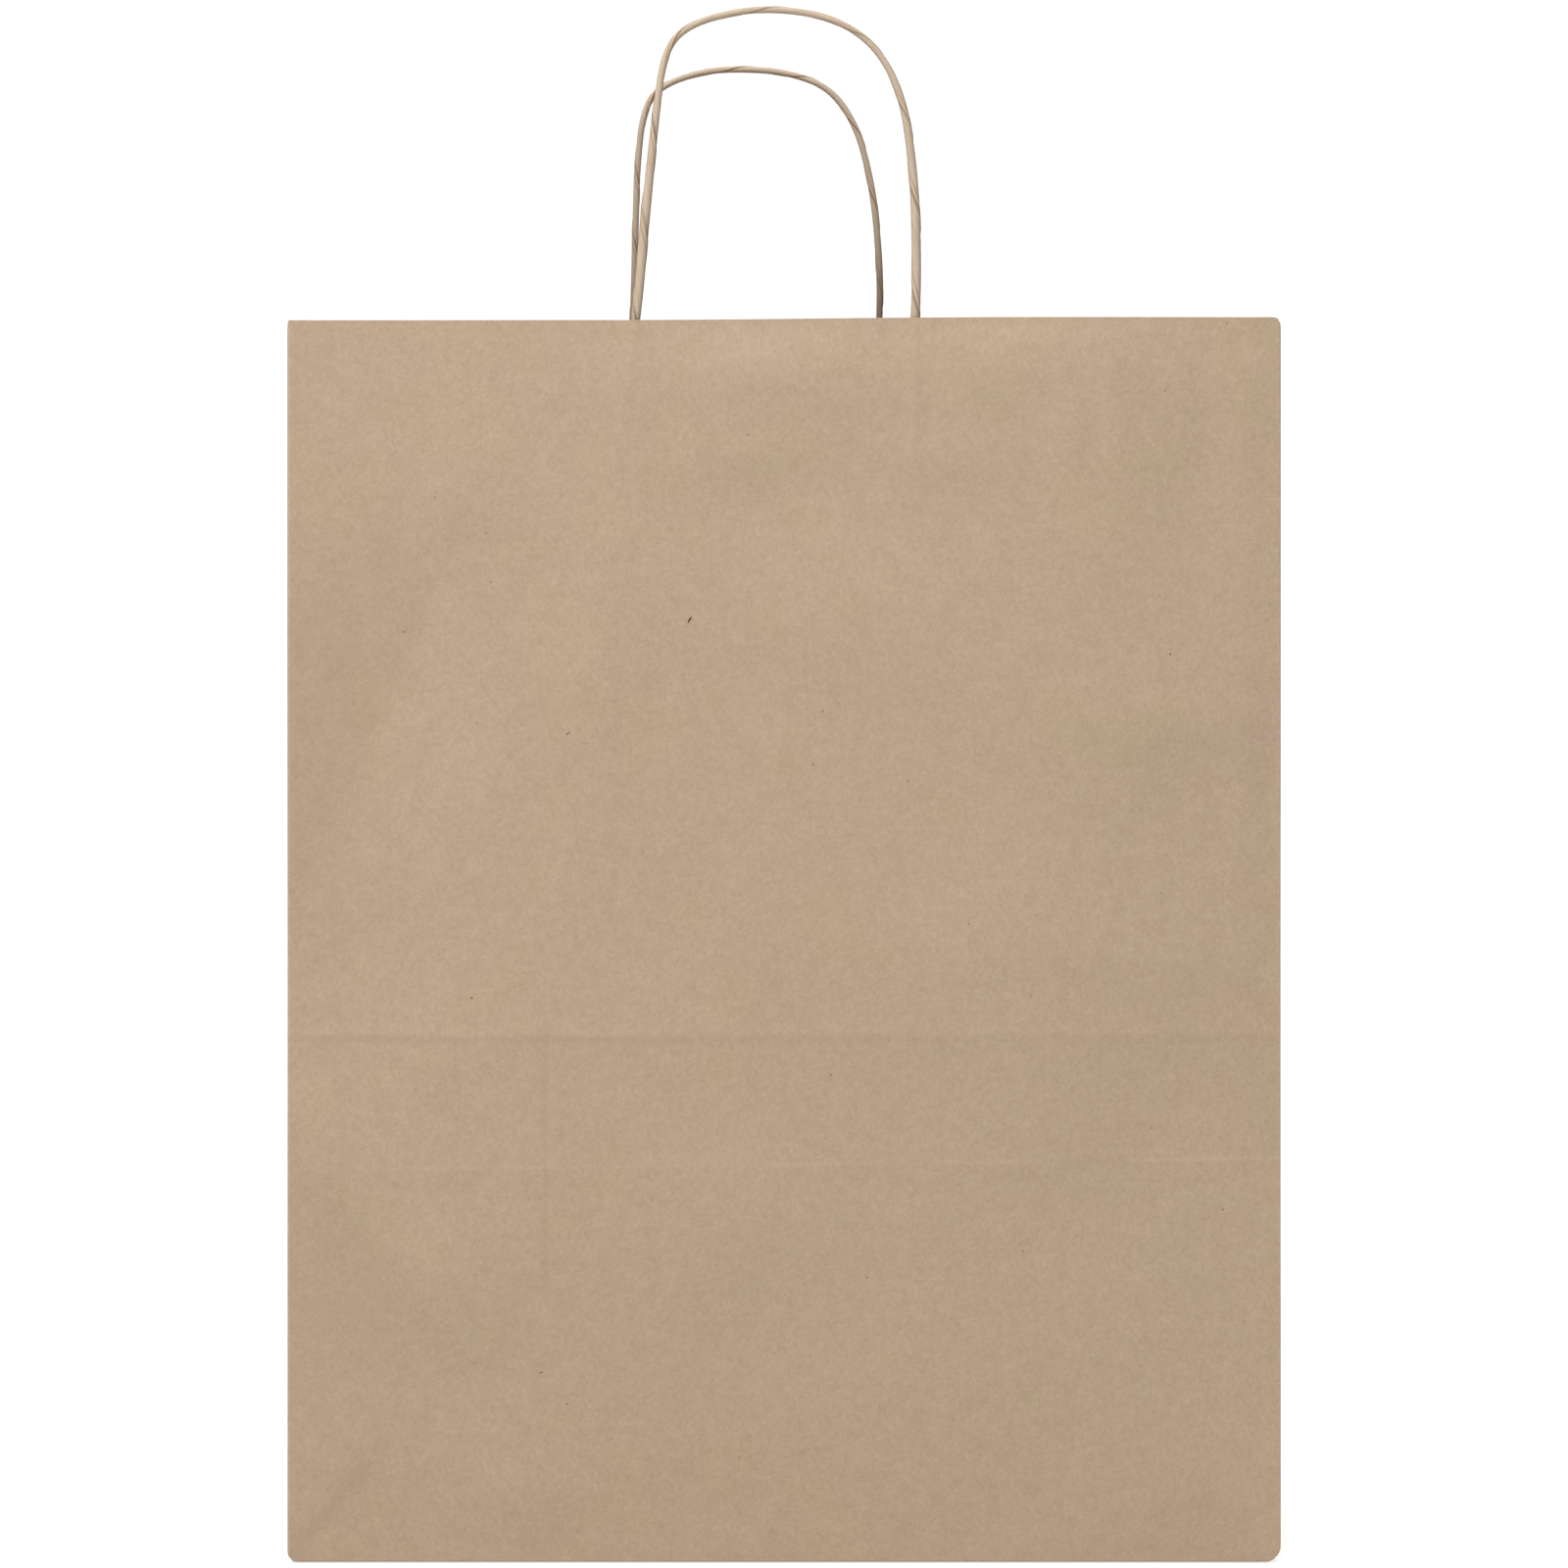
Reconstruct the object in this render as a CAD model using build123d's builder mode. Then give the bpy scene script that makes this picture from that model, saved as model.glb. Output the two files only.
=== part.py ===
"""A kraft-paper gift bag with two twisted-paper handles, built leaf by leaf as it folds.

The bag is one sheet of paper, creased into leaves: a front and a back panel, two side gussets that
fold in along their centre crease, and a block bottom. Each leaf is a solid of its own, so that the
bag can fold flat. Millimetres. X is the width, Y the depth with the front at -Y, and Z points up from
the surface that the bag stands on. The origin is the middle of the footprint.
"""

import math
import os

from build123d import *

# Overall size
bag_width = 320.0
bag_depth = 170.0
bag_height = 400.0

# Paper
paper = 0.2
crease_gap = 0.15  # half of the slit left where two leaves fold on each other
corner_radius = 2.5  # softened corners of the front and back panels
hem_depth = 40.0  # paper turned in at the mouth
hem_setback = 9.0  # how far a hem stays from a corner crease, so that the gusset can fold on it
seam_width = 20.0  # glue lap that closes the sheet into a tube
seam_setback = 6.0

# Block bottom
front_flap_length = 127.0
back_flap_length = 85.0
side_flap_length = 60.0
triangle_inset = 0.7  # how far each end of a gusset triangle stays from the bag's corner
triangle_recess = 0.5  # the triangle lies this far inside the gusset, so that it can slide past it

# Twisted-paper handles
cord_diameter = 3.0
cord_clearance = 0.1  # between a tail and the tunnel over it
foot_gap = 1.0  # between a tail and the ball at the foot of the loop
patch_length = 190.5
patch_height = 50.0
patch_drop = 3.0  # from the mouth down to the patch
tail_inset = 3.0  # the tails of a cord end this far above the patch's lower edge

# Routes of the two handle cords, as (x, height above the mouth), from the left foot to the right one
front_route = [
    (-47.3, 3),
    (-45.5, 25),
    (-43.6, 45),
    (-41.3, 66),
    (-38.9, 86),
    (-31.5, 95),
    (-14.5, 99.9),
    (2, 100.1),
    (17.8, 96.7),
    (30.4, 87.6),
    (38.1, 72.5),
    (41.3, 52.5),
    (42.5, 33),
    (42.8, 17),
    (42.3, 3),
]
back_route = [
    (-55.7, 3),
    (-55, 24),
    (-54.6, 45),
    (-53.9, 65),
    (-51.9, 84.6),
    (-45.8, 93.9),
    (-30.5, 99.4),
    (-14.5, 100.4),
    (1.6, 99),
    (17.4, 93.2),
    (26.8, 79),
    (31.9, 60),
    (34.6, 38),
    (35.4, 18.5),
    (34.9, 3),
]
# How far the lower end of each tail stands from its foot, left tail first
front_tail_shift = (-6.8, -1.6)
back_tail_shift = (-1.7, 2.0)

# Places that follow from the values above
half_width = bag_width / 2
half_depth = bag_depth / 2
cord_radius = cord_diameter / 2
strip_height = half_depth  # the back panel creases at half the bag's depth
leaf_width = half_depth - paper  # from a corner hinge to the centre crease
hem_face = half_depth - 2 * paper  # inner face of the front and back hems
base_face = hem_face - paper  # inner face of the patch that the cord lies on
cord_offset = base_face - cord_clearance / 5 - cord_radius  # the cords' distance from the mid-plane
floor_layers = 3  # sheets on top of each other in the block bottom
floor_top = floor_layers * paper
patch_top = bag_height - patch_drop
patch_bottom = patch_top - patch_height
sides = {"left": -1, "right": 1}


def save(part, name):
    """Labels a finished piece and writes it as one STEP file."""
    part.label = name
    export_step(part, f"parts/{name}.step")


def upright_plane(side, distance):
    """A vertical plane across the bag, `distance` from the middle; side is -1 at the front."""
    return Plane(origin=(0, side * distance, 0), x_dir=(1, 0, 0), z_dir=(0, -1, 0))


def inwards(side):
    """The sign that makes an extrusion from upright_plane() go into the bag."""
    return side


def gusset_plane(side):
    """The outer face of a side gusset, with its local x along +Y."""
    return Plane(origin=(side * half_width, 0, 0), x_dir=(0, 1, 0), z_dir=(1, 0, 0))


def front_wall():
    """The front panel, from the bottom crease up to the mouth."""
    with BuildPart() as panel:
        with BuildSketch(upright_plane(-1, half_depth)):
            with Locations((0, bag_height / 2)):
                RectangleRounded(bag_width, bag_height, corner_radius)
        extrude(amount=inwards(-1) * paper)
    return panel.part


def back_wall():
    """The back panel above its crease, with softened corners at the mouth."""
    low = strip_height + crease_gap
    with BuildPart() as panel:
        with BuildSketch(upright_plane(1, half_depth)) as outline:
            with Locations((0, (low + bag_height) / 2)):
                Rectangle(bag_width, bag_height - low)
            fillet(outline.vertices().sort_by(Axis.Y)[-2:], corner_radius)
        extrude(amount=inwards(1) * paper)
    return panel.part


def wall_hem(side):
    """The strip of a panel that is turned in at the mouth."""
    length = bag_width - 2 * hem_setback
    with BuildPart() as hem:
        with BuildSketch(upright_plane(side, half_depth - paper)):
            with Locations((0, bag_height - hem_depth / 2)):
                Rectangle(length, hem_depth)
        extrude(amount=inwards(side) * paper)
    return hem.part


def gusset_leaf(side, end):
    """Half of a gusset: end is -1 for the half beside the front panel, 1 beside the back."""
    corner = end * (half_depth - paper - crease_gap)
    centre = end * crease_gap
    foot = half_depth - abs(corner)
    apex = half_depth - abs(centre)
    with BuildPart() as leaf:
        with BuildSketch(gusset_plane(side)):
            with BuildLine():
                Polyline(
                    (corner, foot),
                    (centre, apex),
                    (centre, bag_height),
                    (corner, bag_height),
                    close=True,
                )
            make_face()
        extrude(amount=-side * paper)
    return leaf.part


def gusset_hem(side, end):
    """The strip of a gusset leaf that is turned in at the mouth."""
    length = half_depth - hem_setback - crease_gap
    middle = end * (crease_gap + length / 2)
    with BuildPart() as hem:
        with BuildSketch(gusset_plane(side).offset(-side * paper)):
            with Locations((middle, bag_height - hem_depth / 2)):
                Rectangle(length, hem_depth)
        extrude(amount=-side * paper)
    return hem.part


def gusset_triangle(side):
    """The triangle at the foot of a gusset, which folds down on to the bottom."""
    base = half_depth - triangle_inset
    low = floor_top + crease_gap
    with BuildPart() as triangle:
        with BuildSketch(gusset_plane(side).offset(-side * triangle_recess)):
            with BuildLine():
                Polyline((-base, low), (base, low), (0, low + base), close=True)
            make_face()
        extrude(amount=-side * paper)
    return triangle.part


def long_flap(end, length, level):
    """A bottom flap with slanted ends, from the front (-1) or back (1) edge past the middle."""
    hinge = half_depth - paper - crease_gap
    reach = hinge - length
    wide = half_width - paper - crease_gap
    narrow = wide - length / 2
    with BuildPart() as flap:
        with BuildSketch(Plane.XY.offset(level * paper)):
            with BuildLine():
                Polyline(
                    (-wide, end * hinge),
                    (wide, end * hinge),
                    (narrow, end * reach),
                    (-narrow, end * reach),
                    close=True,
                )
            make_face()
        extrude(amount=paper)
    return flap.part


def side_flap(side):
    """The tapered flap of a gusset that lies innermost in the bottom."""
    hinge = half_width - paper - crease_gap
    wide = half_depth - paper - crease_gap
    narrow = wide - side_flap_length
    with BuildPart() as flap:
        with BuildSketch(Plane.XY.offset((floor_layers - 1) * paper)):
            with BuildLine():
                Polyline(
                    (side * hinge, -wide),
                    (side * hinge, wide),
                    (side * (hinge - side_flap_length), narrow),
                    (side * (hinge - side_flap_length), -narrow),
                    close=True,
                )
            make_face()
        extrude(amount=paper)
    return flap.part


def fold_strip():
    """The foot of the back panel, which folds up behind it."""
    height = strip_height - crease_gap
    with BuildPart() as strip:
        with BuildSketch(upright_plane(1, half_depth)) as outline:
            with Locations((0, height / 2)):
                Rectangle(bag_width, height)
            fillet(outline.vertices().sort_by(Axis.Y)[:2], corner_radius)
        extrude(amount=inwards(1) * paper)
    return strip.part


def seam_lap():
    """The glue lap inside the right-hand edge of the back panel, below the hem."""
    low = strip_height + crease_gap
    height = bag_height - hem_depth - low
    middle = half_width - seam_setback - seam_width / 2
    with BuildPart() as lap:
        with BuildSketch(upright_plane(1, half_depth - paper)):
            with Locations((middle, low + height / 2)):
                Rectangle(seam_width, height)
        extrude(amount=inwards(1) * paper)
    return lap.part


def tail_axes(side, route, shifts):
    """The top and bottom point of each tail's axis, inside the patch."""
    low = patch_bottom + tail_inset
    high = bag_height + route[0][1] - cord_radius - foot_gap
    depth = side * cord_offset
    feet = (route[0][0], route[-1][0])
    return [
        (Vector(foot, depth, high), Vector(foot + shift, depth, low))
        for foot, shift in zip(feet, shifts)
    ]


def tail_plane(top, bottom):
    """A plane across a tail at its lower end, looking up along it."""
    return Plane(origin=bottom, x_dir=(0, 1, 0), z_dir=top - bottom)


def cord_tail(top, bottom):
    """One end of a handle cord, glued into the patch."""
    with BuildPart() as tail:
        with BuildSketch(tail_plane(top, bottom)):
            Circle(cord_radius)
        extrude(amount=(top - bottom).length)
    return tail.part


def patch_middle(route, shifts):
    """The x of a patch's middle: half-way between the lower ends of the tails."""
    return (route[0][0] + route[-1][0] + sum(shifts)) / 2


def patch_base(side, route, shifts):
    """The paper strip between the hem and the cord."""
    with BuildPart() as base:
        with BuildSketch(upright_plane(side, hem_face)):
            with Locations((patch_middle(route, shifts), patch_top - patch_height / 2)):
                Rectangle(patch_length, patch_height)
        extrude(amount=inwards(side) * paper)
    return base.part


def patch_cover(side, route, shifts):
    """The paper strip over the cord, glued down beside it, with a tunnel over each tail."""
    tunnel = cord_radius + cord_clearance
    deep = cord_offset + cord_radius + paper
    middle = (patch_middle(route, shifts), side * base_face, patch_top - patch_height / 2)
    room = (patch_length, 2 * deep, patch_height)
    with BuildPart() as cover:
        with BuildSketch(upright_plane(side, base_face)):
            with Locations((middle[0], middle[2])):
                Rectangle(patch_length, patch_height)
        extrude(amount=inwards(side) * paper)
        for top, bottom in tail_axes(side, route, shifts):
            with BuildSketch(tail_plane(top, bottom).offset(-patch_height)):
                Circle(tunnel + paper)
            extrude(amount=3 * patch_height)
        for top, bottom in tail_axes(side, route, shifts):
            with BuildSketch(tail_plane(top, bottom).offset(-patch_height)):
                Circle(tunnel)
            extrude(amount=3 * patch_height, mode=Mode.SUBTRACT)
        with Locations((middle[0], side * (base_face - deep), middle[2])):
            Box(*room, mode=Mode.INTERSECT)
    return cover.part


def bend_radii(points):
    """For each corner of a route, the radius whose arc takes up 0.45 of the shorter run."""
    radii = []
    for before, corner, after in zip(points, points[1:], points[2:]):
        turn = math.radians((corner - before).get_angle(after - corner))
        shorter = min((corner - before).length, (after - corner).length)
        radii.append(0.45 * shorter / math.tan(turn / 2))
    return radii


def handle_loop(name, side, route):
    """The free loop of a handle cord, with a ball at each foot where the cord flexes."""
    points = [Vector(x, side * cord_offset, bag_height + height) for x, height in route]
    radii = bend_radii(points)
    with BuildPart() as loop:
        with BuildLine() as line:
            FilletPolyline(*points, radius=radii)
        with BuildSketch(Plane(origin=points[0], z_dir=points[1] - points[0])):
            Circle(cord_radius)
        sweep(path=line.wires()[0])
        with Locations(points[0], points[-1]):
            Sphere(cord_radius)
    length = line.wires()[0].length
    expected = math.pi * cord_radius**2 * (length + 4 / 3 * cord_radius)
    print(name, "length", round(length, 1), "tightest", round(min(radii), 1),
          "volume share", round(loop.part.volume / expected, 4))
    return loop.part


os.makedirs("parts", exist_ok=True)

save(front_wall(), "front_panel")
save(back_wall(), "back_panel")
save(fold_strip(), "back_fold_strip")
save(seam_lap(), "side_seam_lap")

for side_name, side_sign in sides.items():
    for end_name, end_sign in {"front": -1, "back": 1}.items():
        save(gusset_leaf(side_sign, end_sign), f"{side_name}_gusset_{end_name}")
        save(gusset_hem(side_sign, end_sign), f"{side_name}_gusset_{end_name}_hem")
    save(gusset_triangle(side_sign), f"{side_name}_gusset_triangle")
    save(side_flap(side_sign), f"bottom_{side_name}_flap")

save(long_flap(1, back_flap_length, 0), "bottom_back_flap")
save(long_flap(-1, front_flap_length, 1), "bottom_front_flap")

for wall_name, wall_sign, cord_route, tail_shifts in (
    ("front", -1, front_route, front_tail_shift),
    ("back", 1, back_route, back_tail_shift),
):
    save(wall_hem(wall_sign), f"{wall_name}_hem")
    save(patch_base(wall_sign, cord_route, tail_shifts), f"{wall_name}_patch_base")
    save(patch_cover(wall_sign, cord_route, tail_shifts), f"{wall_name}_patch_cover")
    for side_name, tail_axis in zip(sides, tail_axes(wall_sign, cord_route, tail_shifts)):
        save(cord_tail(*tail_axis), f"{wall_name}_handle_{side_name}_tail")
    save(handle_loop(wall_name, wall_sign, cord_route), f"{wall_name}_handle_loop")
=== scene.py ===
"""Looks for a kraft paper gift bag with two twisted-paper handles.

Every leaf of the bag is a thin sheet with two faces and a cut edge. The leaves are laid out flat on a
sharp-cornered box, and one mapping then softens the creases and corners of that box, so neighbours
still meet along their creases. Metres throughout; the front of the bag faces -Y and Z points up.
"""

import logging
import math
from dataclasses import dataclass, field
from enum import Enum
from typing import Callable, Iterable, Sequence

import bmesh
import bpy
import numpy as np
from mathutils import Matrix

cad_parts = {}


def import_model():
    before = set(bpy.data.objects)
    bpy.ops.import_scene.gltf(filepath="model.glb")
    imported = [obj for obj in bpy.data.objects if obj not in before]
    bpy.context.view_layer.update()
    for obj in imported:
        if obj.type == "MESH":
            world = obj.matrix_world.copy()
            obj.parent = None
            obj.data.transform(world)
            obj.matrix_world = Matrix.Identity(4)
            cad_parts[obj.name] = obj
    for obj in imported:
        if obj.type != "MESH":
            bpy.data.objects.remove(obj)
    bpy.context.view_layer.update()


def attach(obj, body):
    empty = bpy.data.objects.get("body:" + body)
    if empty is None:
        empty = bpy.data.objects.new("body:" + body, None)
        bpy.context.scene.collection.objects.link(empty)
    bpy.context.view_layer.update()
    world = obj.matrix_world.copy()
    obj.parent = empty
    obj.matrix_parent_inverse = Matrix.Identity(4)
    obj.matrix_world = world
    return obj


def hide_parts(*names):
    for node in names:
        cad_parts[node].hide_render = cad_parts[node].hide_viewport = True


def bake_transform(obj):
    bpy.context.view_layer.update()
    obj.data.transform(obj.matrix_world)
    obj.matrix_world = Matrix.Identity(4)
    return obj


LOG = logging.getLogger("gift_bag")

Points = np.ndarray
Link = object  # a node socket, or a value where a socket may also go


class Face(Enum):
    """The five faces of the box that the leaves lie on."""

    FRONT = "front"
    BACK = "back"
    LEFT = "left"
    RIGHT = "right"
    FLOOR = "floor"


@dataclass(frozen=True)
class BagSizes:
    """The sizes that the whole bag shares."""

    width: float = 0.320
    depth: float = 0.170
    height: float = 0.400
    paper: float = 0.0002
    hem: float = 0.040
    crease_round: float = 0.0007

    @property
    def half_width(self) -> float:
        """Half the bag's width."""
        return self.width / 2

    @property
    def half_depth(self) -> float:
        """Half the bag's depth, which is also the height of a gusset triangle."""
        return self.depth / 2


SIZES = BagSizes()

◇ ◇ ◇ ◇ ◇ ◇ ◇

WORK TO BE COMPLETED -> Copy out only the lines running from the beginning of the data to the line with "bag_height = 400.0", both ends included.

RIGHT ANSWER ->
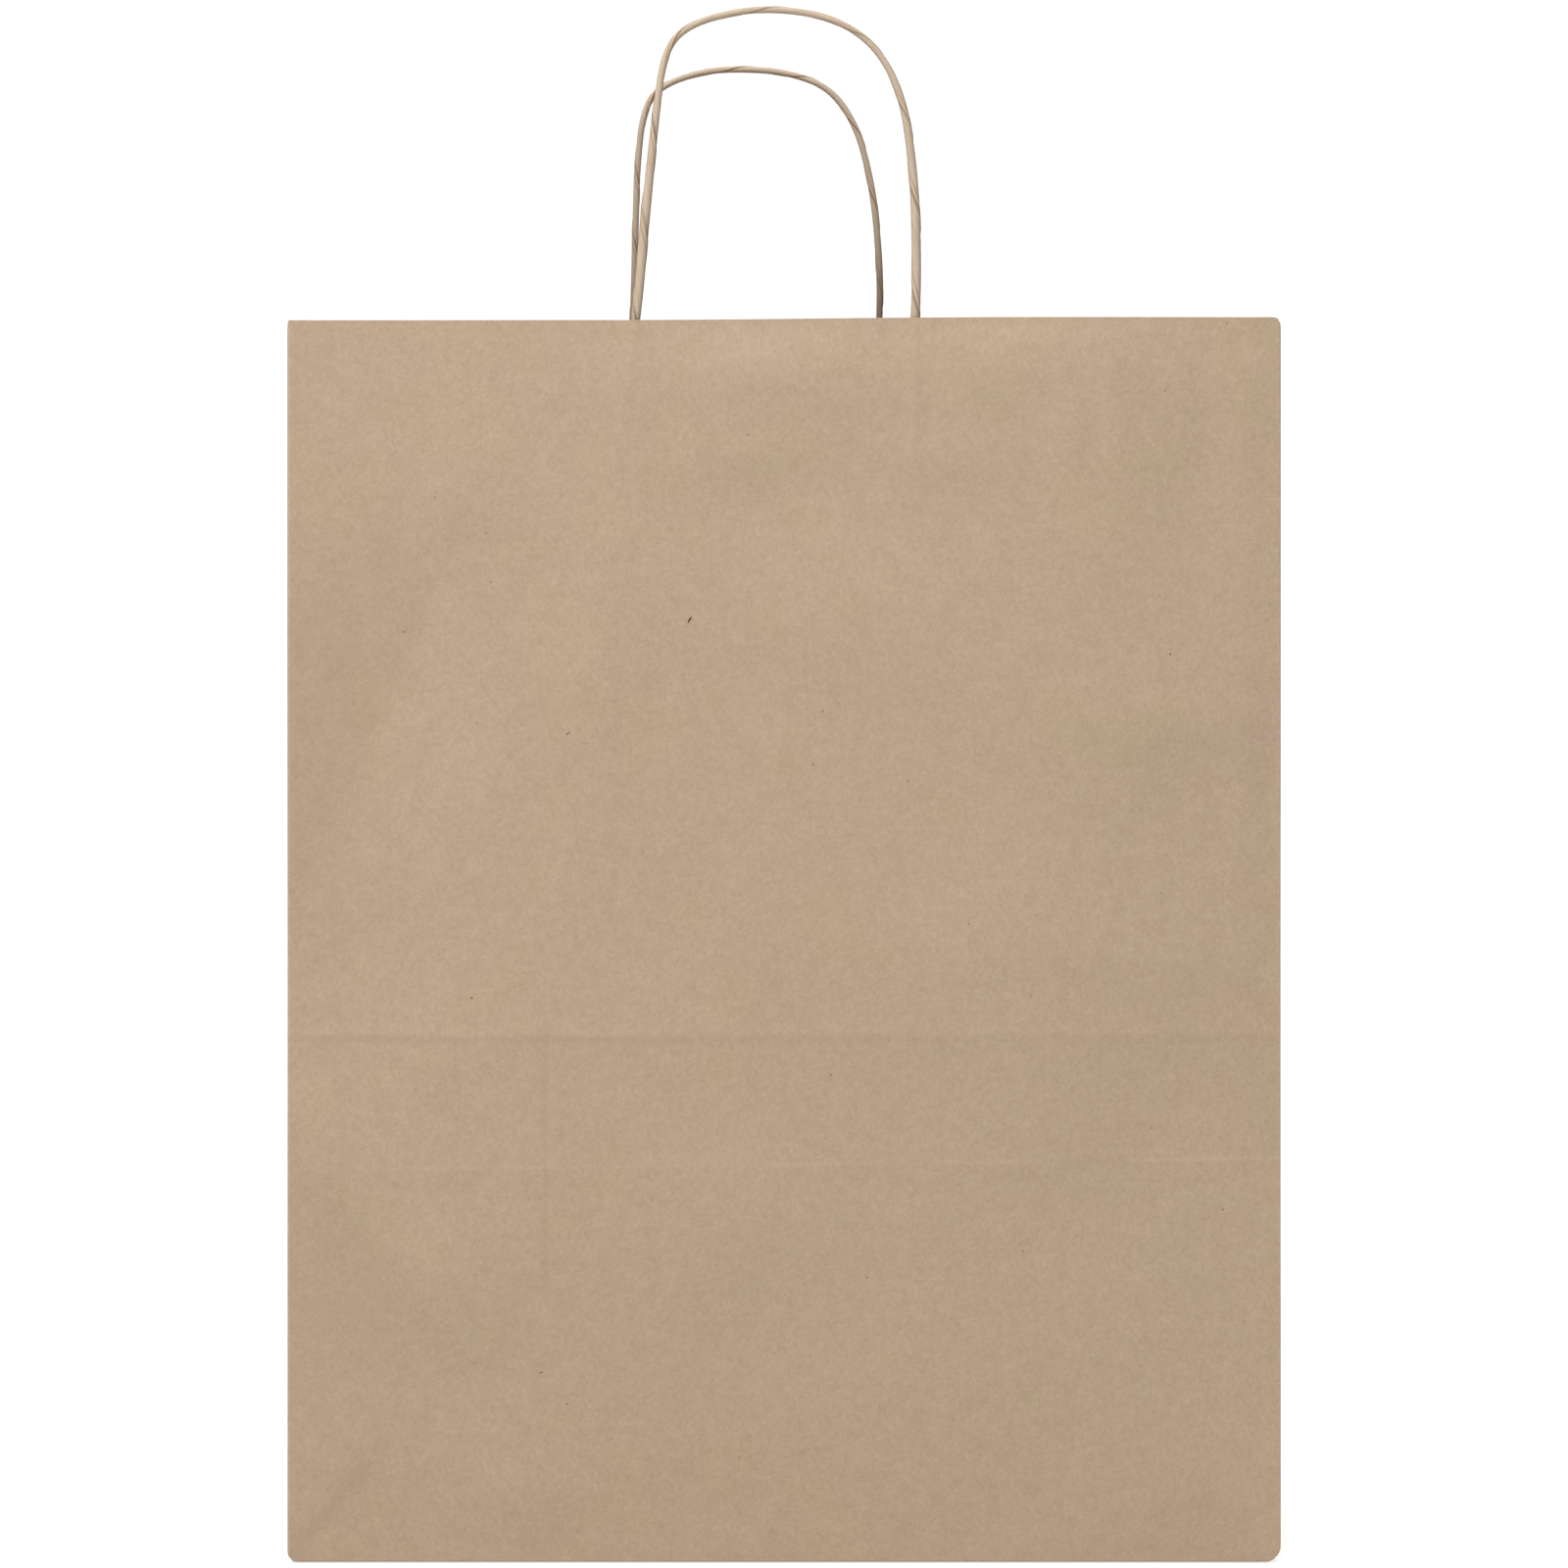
Reconstruct the object in this render as a CAD model using build123d's builder mode. Then give the bpy scene script that makes this picture from that model, saved as model.glb. Output the two files only.
=== part.py ===
"""A kraft-paper gift bag with two twisted-paper handles, built leaf by leaf as it folds.

The bag is one sheet of paper, creased into leaves: a front and a back panel, two side gussets that
fold in along their centre crease, and a block bottom. Each leaf is a solid of its own, so that the
bag can fold flat. Millimetres. X is the width, Y the depth with the front at -Y, and Z points up from
the surface that the bag stands on. The origin is the middle of the footprint.
"""

import math
import os

from build123d import *

# Overall size
bag_width = 320.0
bag_depth = 170.0
bag_height = 400.0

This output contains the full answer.